- _AIM OF THE TASK_
Set down the material once more, exactly as it appears.

- _GIVEN MATERIAL_
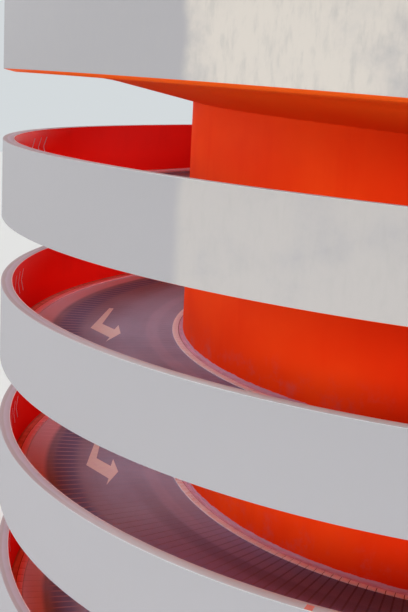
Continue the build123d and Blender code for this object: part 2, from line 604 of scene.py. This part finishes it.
for turn in turns:
    start = radians(first_arrow + arrow_shift * (turn - 1))
    end = start + radians(max(angle for radius, angle in arrow_outline))
    arrow = flat_outline(f"lane_arrow_{turn}", [
        (radius * cos(start + radians(angle)), radius * sin(start + radians(angle)))
        for radius, angle in arrow_outline])
    lip = groove_width / 2 / arrow_outline[0][0]
    grooves = [rib * number for number in range(ribs) if start < rib * number < end]
    cut_along_radii(arrow, [groove + side * lip for groove in grooves for side in (-1, 0, 1)])
    for vertex in arrow.data.vertices:
        radius, angle = vertex.co.xy.length, atan2(vertex.co.y, vertex.co.x) % (2 * pi)
        in_groove = any(abs(angle - groove) < lip / 2 for groove in grooves)
        vertex.co = on_ramp(radius, angle, -groove_depth if in_groove else 0, turn)
    face_outwards()
    if sum(face.normal.z for face in arrow.data.polygons) < 0:
        arrow.data.flip_normals()
    thicken(arrow, film)
    arrow.data.materials.append(film_paint)
    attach(arrow, "root")


# Parapet
# A cast wall hangs on the edge of the slab. Outside it is plastered and painted grey, with
# trowel streaks, and painted warm sunlight, which brings the streaks out, lies on the front
# right of the upper turns. It is red beside the lane, with a painted shade low down, and
# orange underneath. Its top is trowelled pale lilac grey, with a painted shade in darker grey
# on its outer part along a wavy line, a painted highlight along its inner arris, and painted
# light towards the front right.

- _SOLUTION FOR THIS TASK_
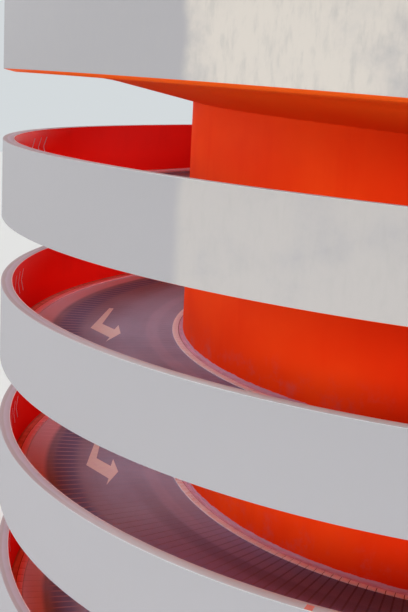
Continue the build123d and Blender code for this object: part 2, from line 604 of scene.py. This part finishes it.
for turn in turns:
    start = radians(first_arrow + arrow_shift * (turn - 1))
    end = start + radians(max(angle for radius, angle in arrow_outline))
    arrow = flat_outline(f"lane_arrow_{turn}", [
        (radius * cos(start + radians(angle)), radius * sin(start + radians(angle)))
        for radius, angle in arrow_outline])
    lip = groove_width / 2 / arrow_outline[0][0]
    grooves = [rib * number for number in range(ribs) if start < rib * number < end]
    cut_along_radii(arrow, [groove + side * lip for groove in grooves for side in (-1, 0, 1)])
    for vertex in arrow.data.vertices:
        radius, angle = vertex.co.xy.length, atan2(vertex.co.y, vertex.co.x) % (2 * pi)
        in_groove = any(abs(angle - groove) < lip / 2 for groove in grooves)
        vertex.co = on_ramp(radius, angle, -groove_depth if in_groove else 0, turn)
    face_outwards()
    if sum(face.normal.z for face in arrow.data.polygons) < 0:
        arrow.data.flip_normals()
    thicken(arrow, film)
    arrow.data.materials.append(film_paint)
    attach(arrow, "root")


# Parapet
# A cast wall hangs on the edge of the slab. Outside it is plastered and painted grey, with
# trowel streaks, and painted warm sunlight, which brings the streaks out, lies on the front
# right of the upper turns. It is red beside the lane, with a painted shade low down, and
# orange underneath. Its top is trowelled pale lilac grey, with a painted shade in darker grey
# on its outer part along a wavy line, a painted highlight along its inner arris, and painted
# light towards the front right.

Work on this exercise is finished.